SEE ALSO: Why are shops in Germany closed on Sundays?

Is gentrification putting spätis at risk?

Yet while large numbers of spätis do remain open on Sunday, the legality of this practice is dubious, with some businesses in recent years receiving fines of up to €2500 for doing so. It's a move from local officials that has caused anger among business owners and the public, with a petition launched in 2016 that called on the German Ordungsamst (regulatory agency) to reconsider their stance on the issue.

The endeavour was partially successful, but Spätis opening on Sundays - usually their busiest day - still risk hefty fines and the threat of closure.

So why all the big fuss? You could, after all, hardly imagine people in the U.S running around wearing “I ❤ 7/11” t-shirts equivalent to the “I ❤ PAMUK SHOP” shirts sold at the Moabit Späti, or Brits fighting tooth and nail for a local Spar. The essential difference has much to do with the fact that Spätis tend to be independent businesses, a model that Berliners largely prefer over chain supermarkets.

More often than not, the shops are owned and managed by first, second or third-generation immigrants, and thus provide a livelihood for families across the city. When you shop at a Späti, in other words, you know exactly who your money is going to.

Aside from this, Berliners care about Spätis because they are an integral part of Kiez (neighbourhood) culture. And it's about more than just the money. In 2001, then-mayor Klaus Wowereit famously declared Berlin “arm, aber sexy” (poor but sexy), a quote that in recent years has been dragged up frequently to complain about the rapid gentrification of the city.

And while your local bar might have been taken over by hipster, craft beer enthusiasts, thanks to Berlin's Spätis, it's still possible to enjoy a beer for under a euro. Simply put, in a city that's been beleaguered by new luxury builds and spiralling rental costs, Spätis are keeping the cheap, carnivalesque spirit of Berlin alive.

“Drink Drunk” by Schlesisches Tor, for instance, is one of a number of Spätis that host free parties until 6am for their customers, sometimes even bringing in a DJ. This year, Späti-lovers enjoyed a “Spätival” around Friedrichhain and Kreuzberg, and not long afterwards, I watched England's World Cup chances die on a makeshift screen outside Neukolln's “Späti international”, packed out with people spilling onto the street. They're meeting places, cheap bars, post offices and emergency stops, and as integral to Berlin's culture as the currywurst or the döner.

A push to save the Späti

Yet it's not just Sunday hours that threaten these cherished businesses. Spätis are not immune to the forces of gentrification happening around them, and recent years have seen a number of owners turfed out or threatened with eviction.

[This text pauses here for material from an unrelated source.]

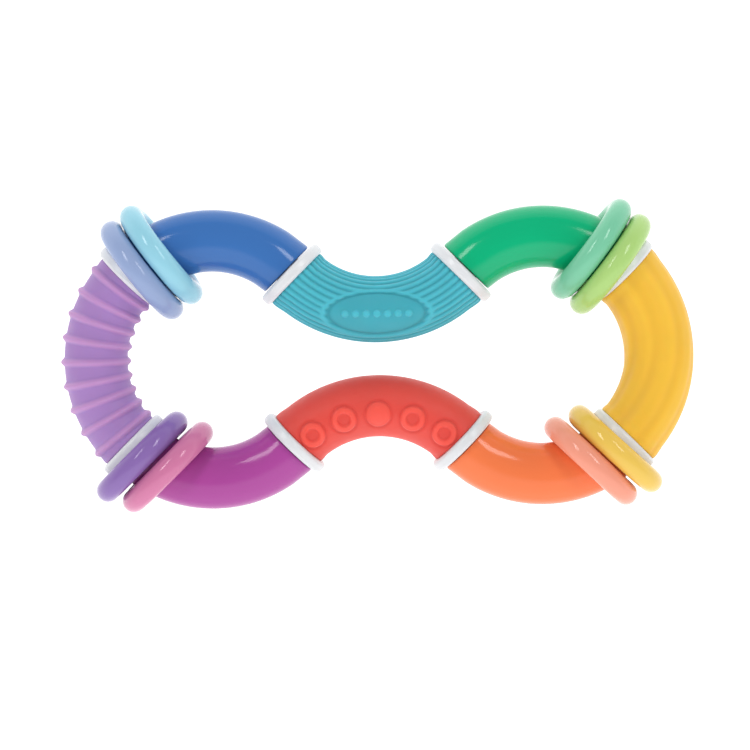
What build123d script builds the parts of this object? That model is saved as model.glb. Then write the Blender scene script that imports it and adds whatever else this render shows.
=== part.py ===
from build123d import *
from math import cos, degrees, pi, radians, sin, sqrt
import os

# A twisting teether: eight quarter-turn segments close into a flat peanut-shaped loop in the XY plane.
# Four glossy tubes and four soft-sleeved cores take turns, and each swivels on its neighbours.
# The origin is the middle of the loop. +X runs along it, and +Z is its front.

# Loop, in millimetres and degrees
TUBE_ARC_R = 29.1       # centreline radius of a glossy tube
SLEEVE_ARC_R = 30.5     # centreline radius of a sleeved core
ARC_HALF = 45.0         # half of a segment's turn
STRAIGHT = 1.4          # straight run between a sleeved arc and a glossy one
FLANGE_T = 3.0          # white flange between a sleeve and the next tube, centred on the straight run
RUN_GAP = 0.3           # gap between a flange and the next tube's end face

# Glossy tube, in two half shells
TUBE_R = 8.1
TUBE_WALL = 1.6
TUBE_END_ROUND = 0.35
BULKHEAD_T = 2.0        # end wall that holds the neighbour's spigot
POCKET_R = 5.6          # room behind the end wall for the spigot's lip
POCKET_T = 2.2
SEAM = 0.2              # groove along the parting line

# Core, in two half shells
CORE_R = 5.6
CORE_WALL = 1.3
CORE_BORE_R = 2.4       # hollow through flange and spigot
FLANGE_R = 10.1
FLANGE_ROUND = 1.0
NECK_R = 4.0
BORE_R = 4.06           # running clearance of 0.06 on the neck
LIP_R = 5.2
LIP_T = 1.2
LIP_CHAMFER = 0.4
LIP_GAP = 0.15          # end play behind the end wall
OPEN_NECK_R = 3.5       # slack spigot of the pivot that closes the loop
OPEN_LIP_GAP = 0.5

# Sleeves
COLLAR_T = 1.8          # slightly thicker rim at each end
COLLAR_HEIGHT = 0.3
RIBBED_R = 8.2
RIBS = 9
RIB_STEP = 9.4          # degrees between ribs
RIB_R = 0.93            # half-round bead
GROOVED_R = 8.7
GROOVES = 32
GROOVE_R = 0.5
PAD_LENGTH = 26.4       # smooth oval pad on the front
PAD_WIDTH = 11.0
PAD_SHIFT = 0.9         # its middle is this far outside the arc's centreline
FLUTED_R = 9.0
FLUTES = 9
FLUTE_R = 4.0
FLUTE_DEPTH = 0.3
DOTTED_R = 8.05
DOT_R = 3.6             # raised ring-shaped dots in a row on the front
DOT_HOLE_R = 1.65
DOT_STEP = 17.0         # degrees between dots
DOT_SHIFT = 1.6         # the row's arc is moved this far, away from the middle of the loop
DOT_HEIGHT = 0.5

# Loose rings
RING_R = 12.5           # centre of the round section
RING_SECTION_R = 3.05

FLANGE_SET = (FLANGE_T - STRAIGHT) / 2                  # how far a flange reaches into the arcs beside it
TUBE_SET = FLANGE_SET + RUN_GAP                         # how far a tube's end face is inside its arc
TUBE_FACE = FLANGE_T - FLANGE_SET + RUN_GAP             # the same face, measured from the sleeved arc's end
DIAGONAL = sqrt(0.5)
END_X = 2 * (TUBE_ARC_R + STRAIGHT) * DIAGONAL          # arc centre of an end segment
SIDE_X = (TUBE_ARC_R + SLEEVE_ARC_R + STRAIGHT) * DIAGONAL  # arc centre of a glossy tube
SIDE_Y = (SLEEVE_ARC_R + STRAIGHT - TUBE_ARC_R) * DIAGONAL
MIDDLE_Y = 2 * SLEEVE_ARC_R * DIAGONAL                  # arc centre of a middle segment

# Each segment is drawn about its arc centre with the middle of its arc on +X, then placed.
SLEEVED = {
    "purple": Pos(-END_X, 0, 0) * Rot(0, 0, 180),
    "teal": Pos(0, MIDDLE_Y, 0) * Rot(0, 0, -90),
    "yellow": Pos(END_X, 0, 0),
    "red": Pos(0, -MIDDLE_Y, 0) * Rot(0, 0, 90),
}
GLOSSY = {
    "blue": Pos(-SIDE_X, SIDE_Y, 0) * Rot(0, 0, 90),
    "green": Pos(SIDE_X, SIDE_Y, 0) * Rot(0, 0, 90),
    "orange": Pos(SIDE_X, -SIDE_Y, 0) * Rot(0, 0, -90),
    "magenta": Pos(-SIDE_X, -SIDE_Y, 0) * Rot(0, 0, -90),
}
# The loop closes with the purple core's slack spigot in the magenta tube, at this end of the core.
SLACK_SIDES = {"purple": (1,)}

# Ring name: tube, place along its arc, offset outwards from its centreline, lean in the plane of the loop,
# and tip of its front towards greater angles. Angles are in degrees.
RINGS = {
    "periwinkle_ring": ("blue", 39.7, -0.9, -2.5, 0.0),
    "light_blue_ring": ("blue", 26.7, -0.4, 10.3, 0.0),
    "lime_ring": ("green", -39.7, -1.0, 2.6, 0.0),
    "mint_ring": ("green", -26.8, -0.4, -10.3, 0.0),
    "pale_yellow_ring": ("orange", 39.7, 0.5, 7.4, -1.0),
    "salmon_ring": ("orange", 25.6, -0.4, 20.7, 0.4),
    "violet_ring": ("magenta", -39.2, 0.8, -6.7, 0.0),
    "pink_ring": ("magenta", -25.2, -0.4, -20.7, 0.9),
}


def bend(section, arc_r, half=ARC_HALF):
    """Sweep a section, drawn about the centreline, round the arc."""
    placed = Plane.XZ * Pos(arc_r, 0) * section
    return Rot(0, 0, -half) * revolve(placed, Axis.Z, 2 * half)


def across(arc_r, angle):
    """Plane square to the centreline at an angle round the arc, its normal towards greater angles."""
    a = radians(angle)
    radial = (cos(a), sin(a), 0)
    return Plane((arc_r * cos(a), arc_r * sin(a), 0), x_dir=radial, z_dir=(-sin(a), cos(a), 0))


def end(arc_r, side):
    """Plane on an end of the arc, its normal pointing out of the segment."""
    plane = across(arc_r, side * ARC_HALF)
    return plane if side > 0 else Plane(plane.origin, x_dir=plane.x_dir, z_dir=-plane.z_dir)


def disc(arc_r, side, radius, start, length):
    """Cylinder on an end's axis, from start to start + length outside the end."""
    centred = (Align.CENTER, Align.CENTER, Align.MIN)
    return end(arc_r, side) * Pos(0, 0, start) * Cylinder(radius, length, align=centred)


def trimmed(solid, arc_r, depth):
    """Cut both ends off square to the flanges, a depth inside the arc's ends."""
    for side in (-1, 1):
        solid -= disc(arc_r, side, FLANGE_R, -depth, FLANGE_T)
    return solid


def halves(solid):
    """Split at the plane of the loop into front and back."""
    size = 4 * SLEEVE_ARC_R
    front = solid & Pos(0, 0, size / 2) * Box(size, size, size)
    back = solid & Pos(0, 0, -size / 2) * Box(size, size, size)
    return {"front": front, "back": back}


def tube():
    """Hollow glossy tube with an end wall, bore and lip pocket at each end."""
    body = trimmed(bend(Circle(TUBE_R), TUBE_ARC_R), TUBE_ARC_R, TUBE_SET)
    rims = body.edges().filter_by(lambda e: abs(e.length - 2 * pi * TUBE_R) < SEAM)
    body = fillet(rims, TUBE_END_ROUND)
    end_depth = TUBE_SET + BULKHEAD_T + POCKET_T
    cavity_half = ARC_HALF - degrees((end_depth - POCKET_T / 2) / TUBE_ARC_R)
    body -= bend(Circle(TUBE_R - TUBE_WALL), TUBE_ARC_R, cavity_half)
    for side in (-1, 1):
        body -= disc(TUBE_ARC_R, side, POCKET_R, -end_depth, POCKET_T)
        body -= disc(TUBE_ARC_R, side, BORE_R, -end_depth, end_depth)
    groove = Rectangle(SEAM, SEAM, rotation=45)
    for edge in (-TUBE_R, TUBE_R):
        body -= bend(Pos(edge, 0) * groove, TUBE_ARC_R)
    return body


def spigot(side, slack):
    """Neck through the next tube's end wall, and the lip that keeps it there."""
    neck_r = OPEN_NECK_R if slack else NECK_R
    lip_start = TUBE_FACE + BULKHEAD_T + (OPEN_LIP_GAP if slack else LIP_GAP)
    neck = disc(SLEEVE_ARC_R, side, neck_r, 0, lip_start)
    lip = disc(SLEEVE_ARC_R, side, LIP_R, lip_start, LIP_T)
    outward = Axis(end(SLEEVE_ARC_R, side).origin, end(SLEEVE_ARC_R, side).z_dir)
    return neck + chamfer(lip.faces().sort_by(outward)[-1].edges(), LIP_CHAMFER)


def core(slack_sides=()):
    """Hollow white core with a flange and a snap spigot at each end."""
    body = bend(Circle(CORE_R) - Circle(CORE_R - CORE_WALL), SLEEVE_ARC_R)
    for side in (-1, 1):
        flange = disc(SLEEVE_ARC_R, side, FLANGE_R, -FLANGE_SET, FLANGE_T)
        body += fillet(flange.edges().filter_by(GeomType.CIRCLE), FLANGE_ROUND)
        body += spigot(side, side in slack_sides)
        body -= disc(SLEEVE_ARC_R, side, CORE_BORE_R, -CORE_R / 2, 4 * CORE_R)
    return body


def sleeve_tube(section, radius):
    """Soft tube of the given outer section and radius round a core, with a collar at each end."""
    body = bend(section, SLEEVE_ARC_R)
    for side in (-1, 1):
        body += disc(SLEEVE_ARC_R, side, radius + COLLAR_HEIGHT, -FLANGE_SET - COLLAR_T, COLLAR_T)
    return trimmed(body, SLEEVE_ARC_R, FLANGE_SET) - bend(Circle(CORE_R), SLEEVE_ARC_R)


def ribbed_sleeve():
    """Sleeve with raised hoops."""
    body = sleeve_tube(Circle(RIBBED_R), RIBBED_R)
    for i in range(RIBS):
        body += across(SLEEVE_ARC_R, (i - (RIBS - 1) / 2) * RIB_STEP) * Torus(RIBBED_R, RIB_R)
    return body


def grooved_sleeve():
    """Sleeve with lengthwise grooves and a smooth oval pad on the front."""
    grooves = PolarLocations(GROOVED_R + GROOVE_R / 4, GROOVES, start_angle=180 / GROOVES)
    section = Circle(GROOVED_R) - grooves * Circle(GROOVE_R)
    oval = Pos(SLEEVE_ARC_R + PAD_SHIFT, 0, CORE_R) * Ellipse(PAD_WIDTH / 2, PAD_LENGTH / 2)
    pad = extrude(oval, 2 * CORE_R) & bend(Circle(GROOVED_R), SLEEVE_ARC_R)
    return sleeve_tube(section, GROOVED_R) + pad


def fluted_sleeve():
    """Sleeve with broad shallow flutes."""
    flutes = PolarLocations(FLUTED_R + FLUTE_R - FLUTE_DEPTH, FLUTES) * Circle(FLUTE_R)
    return sleeve_tube(Circle(FLUTED_R) - flutes, FLUTED_R)


def dotted_sleeve():
    """Smooth sleeve with a row of raised rings on the front and a button in their middle."""
    body = sleeve_tube(Circle(DOTTED_R), DOTTED_R)
    skin = bend(Circle(DOTTED_R + DOT_HEIGHT) - Circle(CORE_R), SLEEVE_ARC_R)
    for i in range(-2, 3):
        dot = Circle(DOT_R) if i == 0 else Circle(DOT_R) - Circle(DOT_HOLE_R)
        along_row = Pos(-DOT_SHIFT, 0, 0) * Rot(0, 0, i * DOT_STEP) * Pos(SLEEVE_ARC_R, 0, 0)
        body += along_row * extrude(dot, 2 * TUBE_R) & skin
    return body


def loose_ring(place, offset, lean, tip):
    """Round hoop about a tube."""
    a = radians(place)
    centre = Pos((TUBE_ARC_R + offset) * cos(a), (TUBE_ARC_R + offset) * sin(a), 0)
    return centre * Rot(0, 0, place + lean) * Rot(90 - tip, 0, 0) * Torus(RING_R, RING_SECTION_R)


def build():
    """All nodes, by name."""
    nodes = {}
    tube_halves = halves(tube())
    for name, place in GLOSSY.items():
        for half, solid in tube_halves.items():
            nodes[f"{name}_tube_{half}"] = place * solid
    for name, place in SLEEVED.items():
        for half, solid in halves(core(SLACK_SIDES.get(name, ()))).items():
            nodes[f"{name}_core_{half}"] = place * solid
    nodes["purple_ribbed_sleeve"] = SLEEVED["purple"] * ribbed_sleeve()
    nodes["teal_grooved_sleeve"] = SLEEVED["teal"] * grooved_sleeve()
    nodes["yellow_fluted_sleeve"] = SLEEVED["yellow"] * fluted_sleeve()
    nodes["red_dotted_sleeve"] = SLEEVED["red"] * dotted_sleeve()
    for name, (tube_name, *pose) in RINGS.items():
        nodes[name] = GLOSSY[tube_name] * loose_ring(*pose)
    return nodes


os.makedirs("parts", exist_ok=True)
for node, shape in build().items():
    export_step(shape, f"parts/{node}.step")
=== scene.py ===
import math

import bpy
import numpy as np
from mathutils import Matrix, Vector


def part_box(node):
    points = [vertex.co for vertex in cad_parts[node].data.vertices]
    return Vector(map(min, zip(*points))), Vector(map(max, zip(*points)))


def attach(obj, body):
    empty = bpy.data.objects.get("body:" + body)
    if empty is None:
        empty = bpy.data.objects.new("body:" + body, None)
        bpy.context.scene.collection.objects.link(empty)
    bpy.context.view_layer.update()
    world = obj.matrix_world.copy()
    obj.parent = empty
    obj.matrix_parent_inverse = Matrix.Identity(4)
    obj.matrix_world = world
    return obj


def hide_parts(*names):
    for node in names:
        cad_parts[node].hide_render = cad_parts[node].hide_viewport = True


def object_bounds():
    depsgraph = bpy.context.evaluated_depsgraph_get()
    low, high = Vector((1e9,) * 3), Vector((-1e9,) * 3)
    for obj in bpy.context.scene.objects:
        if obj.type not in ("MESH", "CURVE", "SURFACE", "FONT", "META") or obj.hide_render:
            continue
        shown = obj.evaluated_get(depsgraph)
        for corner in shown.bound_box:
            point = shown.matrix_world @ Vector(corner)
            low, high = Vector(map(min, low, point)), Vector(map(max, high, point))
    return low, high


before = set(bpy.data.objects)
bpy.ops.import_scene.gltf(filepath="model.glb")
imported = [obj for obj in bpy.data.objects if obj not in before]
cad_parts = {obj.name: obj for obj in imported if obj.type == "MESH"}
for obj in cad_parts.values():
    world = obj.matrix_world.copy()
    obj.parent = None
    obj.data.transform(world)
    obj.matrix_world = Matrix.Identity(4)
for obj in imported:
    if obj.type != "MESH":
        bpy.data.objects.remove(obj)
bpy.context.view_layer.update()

MM = 0.001

# Driving dimensions, in millimetres and degrees

# which way each segment's arc bulges, from +X towards +Y
SLEEVED = {"purple": 180.0, "teal": -90.0, "yellow": 0.0, "red": 90.0}
GLOSSY = {"blue": 90.0, "green": 90.0, "orange": -90.0, "magenta": -90.0}

TUBE_ARC_R = 29.1
SLEEVE_ARC_R = 30.5
ARC_HALF = 45.0
FLANGE_SET = 0.8        # a sleeve ends this far inside its arc, cut parallel to the flange
TUBE_SET = 1.1          # and a glossy tube this far
TUBE_R = 8.1
TUBE_WALL = 1.6
TUBE_END_ROUND = 0.5
# the wall, bore and pocket round a core's straight neck and lip follow the arc, so they are eased a little
BULKHEAD_T = 1.6
BORE_R = 4.3
POCKET_R = 5.8
POCKET_T = 2.2
INNER_ROWS = (0.5, 0.8)     # rows of the inner wall just past the pocket
PLAIN_START = 1.0           # and where the evenly spaced rows begin
TUBE_STATIONS = 90
TUBE_AROUND = 65
SEAM_DEPTH = 0.12

CORE_R = 5.6
SLEEVE_END_ROUND = 0.4
FLARE = 0.3
FLARE_FLAT = 0.6
FLARE_LENGTH = 3.4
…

Felix Lange, a member of the activist group “Bizim Kiez”, told The Local the problem lies in the fact that “small stores in most cases do not have the  financial resources to sustain the enormous rent increases they are threatened with," he said. "German legislation offers little regulation on rents for business tenants."

The group was founded after the closure of the neighbourhood supermarket Bizim Bakkal in 2015, but since then many more small businesses and Spätis have closed or are under threat, including the Oranienspäti on the quickly-gentrifying Oranienstrasse in Kreuzberg, which Lange says “still faces eviction…the situation remains dire… these small stores in most cases do not have the  financial resources to sustain the enormous rent increases they are threatened with."

The Späti was among the businesses which the group illuminated with lanterns on Saturday evening, November 17th, to bring attention to the development sweeping through the neighbourhood.

The very existence of groups like Bizim Kiez is some comfort, however, and rallies to save the Oranienspäti - and other businesses like it - will continue later this month. It's clear that Berliners understand the value that spätis add to the fabric and culture of their city; staying up with the revellers and offering all manner of weird and wonderful trinkets - whatever the hour of day, or night, may be.